Mersin Özgür Çocuk Parkı'nda bir araya gelen basın emekçileri ve STK temsilcileri, ülke genelinde eylemler sırasında meydana gelen şiddet olaylarını ve tutuklamaları kınadı. Basın emekçileri adına açıklama yapan Kadın Gazeteciler Derneği Başkanı Ayşenur Önal, eylemler sırasında polis tarafından gazetecilerin haber yapma ve görüntü alma hakkının engellendiğini belirtti. Önal, işini yapmaya çalışan gazetecilerin TOMA, biber gazı ve plastik mermi gibi şiddet araçlarıyla durdurulmaya çalışıldığını vurguladı. İktidarın, kendisine muhalefet eden ve hukuksuzluğa karşı mücadele veren kesimleri polis şiddeti, gözaltı ve tutuklamalarla yıldırarak bir korku atmosferi yaratmaya çalıştığını ifade etti. Ayrıca, günlerdir süren eylemler sırasında binlerce vatandaşların kolluk kuvvetlerinin şiddetine maruz kaldığını dile getirdi.

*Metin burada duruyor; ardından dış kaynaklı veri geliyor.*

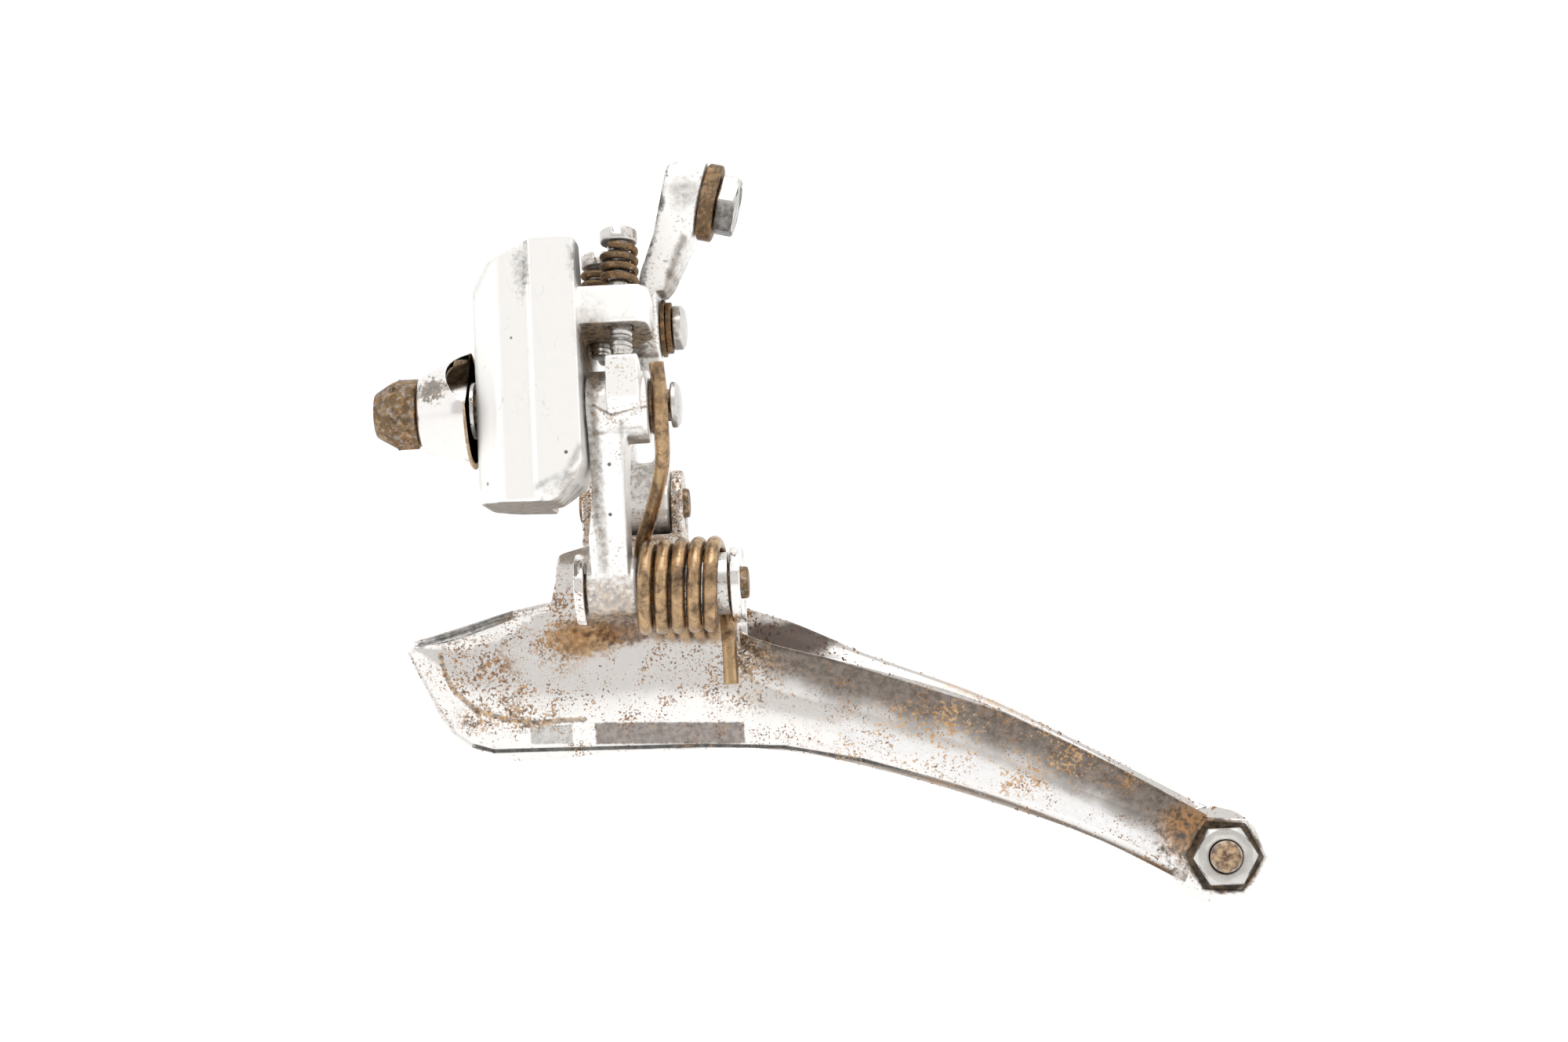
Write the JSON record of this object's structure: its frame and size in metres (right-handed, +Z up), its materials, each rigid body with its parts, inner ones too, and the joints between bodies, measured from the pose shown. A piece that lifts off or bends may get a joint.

“GAZETECİLER İKTİDARIN HEDEFİ HALİNE GELDİ”
Protestolar sırasında şiddeti belgeleyen gazeteciler, iktidarın hedefi haline geldi. Sahada görev yapan gazeteciler, yargı ve güvenlik güçlerinin baskılarıyla karşı karşıya kaldıklarını belirten Önal, “Günlerdir devam eden protestolarda yurttaşlar işkenceye varan yöntemlerle darp edilip gözaltına alınırken, meslektaşlarımız en iyi ihtimalle mesleki materyallerini kaybetmeyi, en kötü ihtimalle ise tutuklanmayı göze alarak görevlerini yerine getirmeye devam ediyor. Eylemlerin başladığı 19 Mart’tan bu yana 7 meslektaşımız tutuklanmıştı. Bugün sabah tutuklanan gazeteciler hakkında avukatların itirazı sonrası tahliye kararı verildi. İktidar elinde göz korkutma ve sindirme aracına dönüşmüş olan yargı gazetecileri mesleklerinden alıkoyup günlerce gözaltı ve mahkeme salonlarında tutmaktan vazgeçmiyor. Avukatların itirazları ile yapılan hukuksuzluklar ortaya çıkıyor” ifadelerini kullandı.

“MESLEKTAŞLARIMIZ GÖREVLERİNİ GÜVENLİ ALANLARDA ÖZGÜRCE YAPMALIDIR”
Adalet Bakanı Yılmaz Tunç’un tutuklanan basın mensuplarıyla ilgili yaptığı açıklamada, “'Gazeteciyim' diyerek şiddet eylemlerine karışmış, provokasyona yönelik girişim olmuşsa o da doğru değil. O zaman gazetecilik faaliyeti olmaz. Ama durumlarına bir baktıralım” açıklamasına cevap verildi.
Önal, “Yargının iktidar elindeki bir sopa olduğunu alenen itiraf etmiştir. Bugün tahliye kararı verilen arkadaşlarımız dahil olmak üzere tüm meslektaşlarımız görevlerini güvenli alanlarda özgürce yapmalıdır. Halkın demokratik haklarını elinden alan, iradelerimizi gasp etmek için sindirme politikalarını her yandan uygulayan AKP rejimi bilmelidir ki; tek adamın sözüyle hareket eden yargıyla özgür basın susturulamaz! Biz mesleklerini sansür, baskı ve şiddet ortamında yapmaya çalışan gazeteciler, yüzyıllardır olduğu gibi hiçbir baskıya boyun eğmedik ve eğmeyeceğiz” dedi
“MÜCADELEMİZİ SÜRDÜRECEĞİZ”
Basın özgürlüğü ve insan hakları evrensel değerlerdir. Demokratik bir toplumda gazeteciler, korkusuzca ve bağımsız bir şekilde görevlerini icra etmelerini gerektiğini vurgulayan Önal, “Ancak yaşanan olaylar, Türkiye’de basın mensuplarının sistematik bir baskı altında olduğunu bir kez daha göstermiştir. Meslektaşlarımız yalnız değildir, yapılan tüm engellemelere rağmen mücadelemizi sürdüreceğimizi ve büyüteceğimizi tekrar ve tekrar kamuoyuna duyuyoruz.
Ayrıca gelecekleri gibi diplomaları da tek adamın sözüyle yok edilebilen gençlerin haklı isyanının ve eyleminin yanındayız. Türkiye halklarının hemen hemen her kesiminin dahil olduğu bu eylemler, demokratik bir toplumun inşası için verilen inadın temsilidir” dedi.